Annotation of clones to states or spatial transcriptional programs

For deconvolution of T cell subtypes, we utilized our T cell atlas with annotated T cell states from glioblastoma IDH wild-type patients. The annotation contains groups for CD4 (6 cell states) and CD8 (6 cell states) spanning effector to T cell dysfunction7. To annotate the T cell state to each clone derived from the SPTCR-seq, we estimated the likelihood of each T cell states by RCTD \(({s}_{1,..,n})\) for each clone \(({c}_{1,..,n})\) resulting in a \(s\times c\) matrix in which \(s\) is calculated by \({f}_{\left(s,n\right)}=\left\{\begin{array}{c}{s}\hfill {n}=1\\ \mathop{\sum }\nolimits_{i=1}^{n}{s}_{i}\hfill \;\;\;{n > 1}\end{array}\right.\) with \(n\) representing the number of spots in which the clone \(c\) can be detected. This matrix was used for dimensional reduction with Uniform Manifold Approximation and Projection41. A similar approach was chosen to define the transcriptional niches of each clone. A matrix of \(c\times T\) was computed in which \(c\) was the clone and \(T\) the averaged scores of each spatial distinct transcriptional program4. The matrix (\(c\times T\)) was visualized by frequency of clones per transcriptional program by a mosaic plot using the geom_mosaic function.

Spatially weighted regression analysis

For spatially weighted correlation analysis we used the function SPATAwrappers::runSpatialRegression with the following parameters: In case of multi parameter comparisons (\(n \, > \, 10\)) we used the model: canonical-correlation analysis (CCA), for lower number of parameters we applied the Spatial Durbin linear (SLX, spatially lagged X)42 or the Spatial simultaneous autoregressive lag model43. The parameters smooth and normalize were set as false. The spatial regression analysis will provide a matrix \(n\times n\) in which \(n\) are the selected variables with corresponding \(x\) and \(y\) positions and estimated neighbors.

Code and language optimization

In this study, we employed multiple large language models (LLMs), including ChatGPT, to enhance computational efficiency, streamline code explanation and documentation, and refine the wording in the results section. We specifically integrated ChatGPT into R software to optimize and restructure the R code. Additionally, we utilized ChatGPT and other LLMs to accurately translate computational processes into coherent and precise written text within the methods section.

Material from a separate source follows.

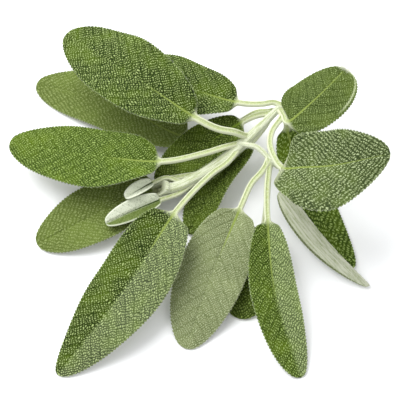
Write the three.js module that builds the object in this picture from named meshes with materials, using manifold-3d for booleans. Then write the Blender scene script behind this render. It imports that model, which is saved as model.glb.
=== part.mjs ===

Statistics and Reproducibility

In this study, histological annotations and local clonal expansion analyses were conducted on a selection of nine primary and recurrent glioblastoma samples, establishing the basis for robust findings. Evidence supporting these analyses can be seen in various figures throughout the study. Specifically, Figs. 1b, 3c, and 4d present surface plots that demonstrate the interplay between histological patterns and T cell infiltration. Additionally, Fig. 5f, g depict local T cell clonal expansion patterns, elucidating our methodology further. Figures 5d and 2f offer relative and absolute quantitative analyses respectively; the former displays the distribution of histology presence across all samples, while the latter provides a count of TCR_UMIs per sample across all histology subtypes. It should be noted that the sample size was not determined using a statistical method, and all data collected were included in the analyses. The investigators were not blinded to allocation during experiments or outcome assessment, and the experiments were not randomized.

Reporting summary

Further information on research design is available in the Nature Portfolio Reporting Summary linked to this article.